There is the forecast package in R, and I do recall that it is already doing something similar to this. I will take a look sometime soon.

VAR/SVAR already has bootstrap confidence intervals for some things, impulse response functions ?

I think it's important to add a `method` argument to the bootstrap functions, so it is possible to implement and use simple methods first, and then add more expensive methods. 

After browsing a few abstracts last week, it looks like there are many different versions, the simplest ignore all model uncertainty, the full confidence intervals would have to do the entire model (lag) search and estimation for each bootstrap replication, the latter sounds slow to me.

 


Op zondag 17 januari 2016 00:13:12 UTC+1 schreef Niels Wouda:
I'll definitely look into this more and intend to pick this up in early February, as that's
the earliest I can devote some time to this. I'll look for some more formal references
 before then, and share as I find them.

Depending on the approach, this could be either a standalone function or be more
model dependent - I am undecided about any direction, but I take it from Chad's response
that he would like to move towards state space models in general.

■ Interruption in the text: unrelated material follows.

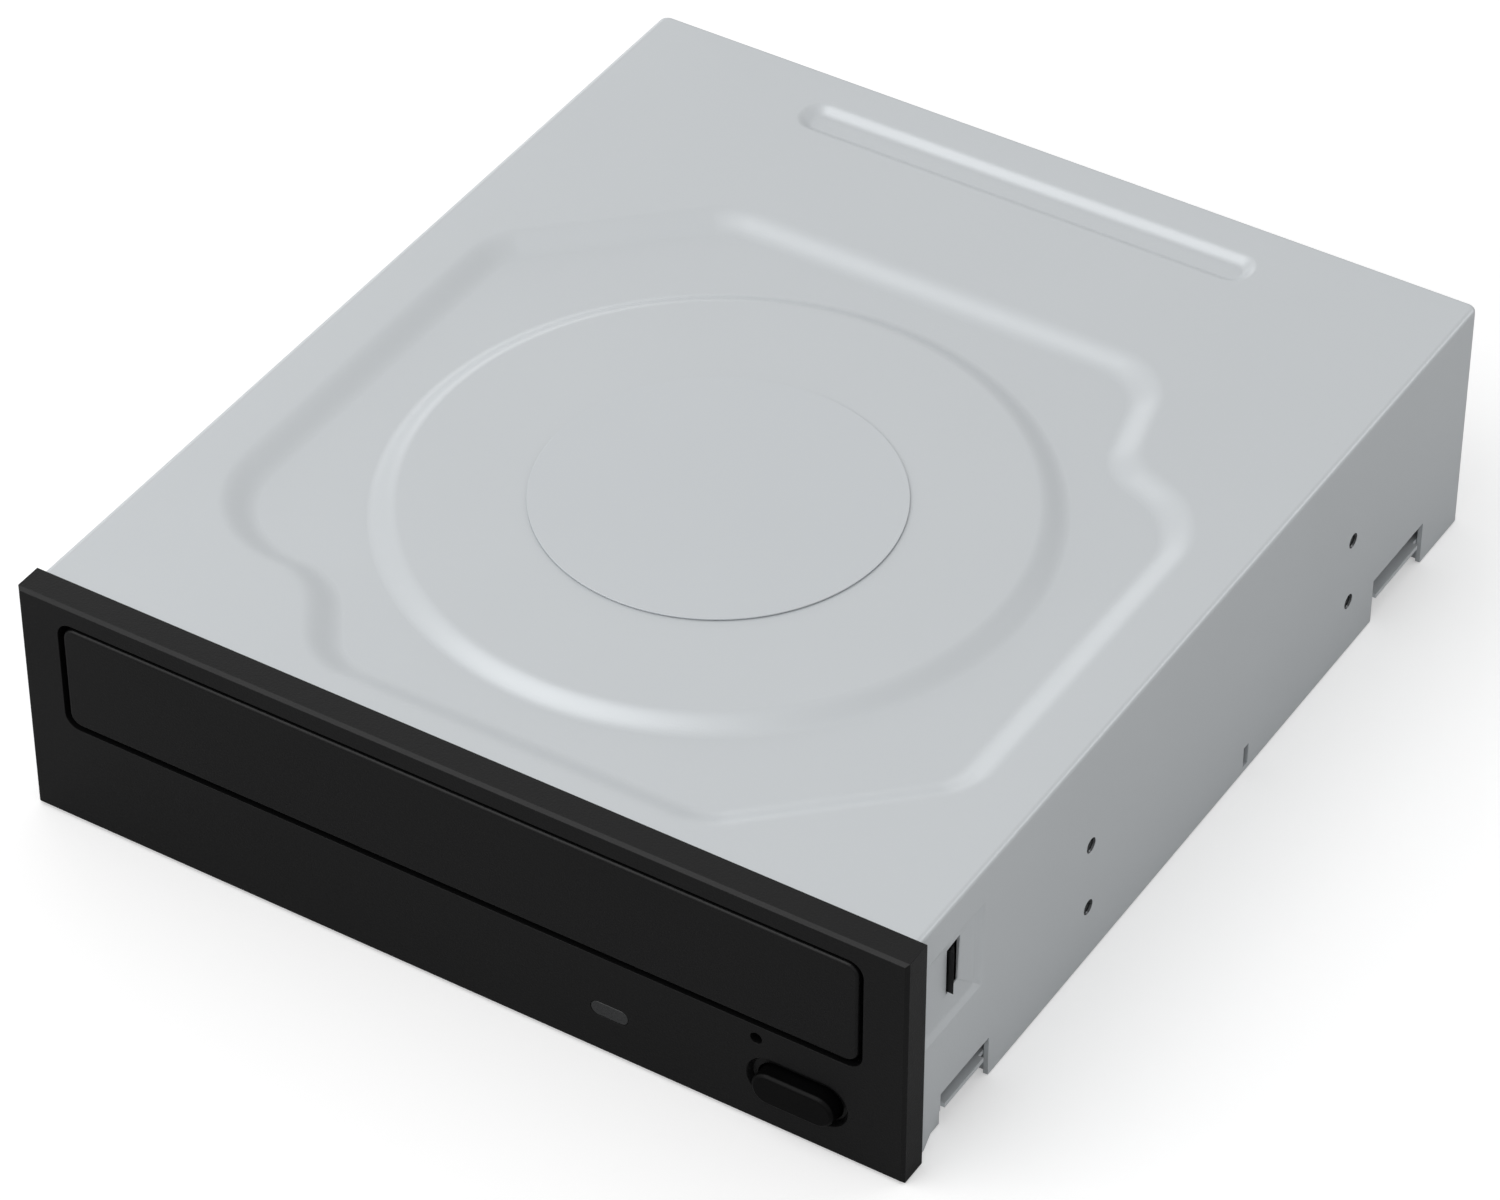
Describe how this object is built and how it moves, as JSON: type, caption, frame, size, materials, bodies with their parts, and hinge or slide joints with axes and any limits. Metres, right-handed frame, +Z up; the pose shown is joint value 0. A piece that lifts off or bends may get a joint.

Shall I open a WIP pull request for this sometime soon?

Opening an early WIP PR has two advantages.:
It allows commenting on the PR and makes early review more likely which is helpful if something is unclear or needs design/integration decisions.
It triggers running the test suite on TravisCI. If there are no unit tests, then those are redundant. This is often the reason for me to add unit tests early and then open a PR to get the unit test results for the different versions.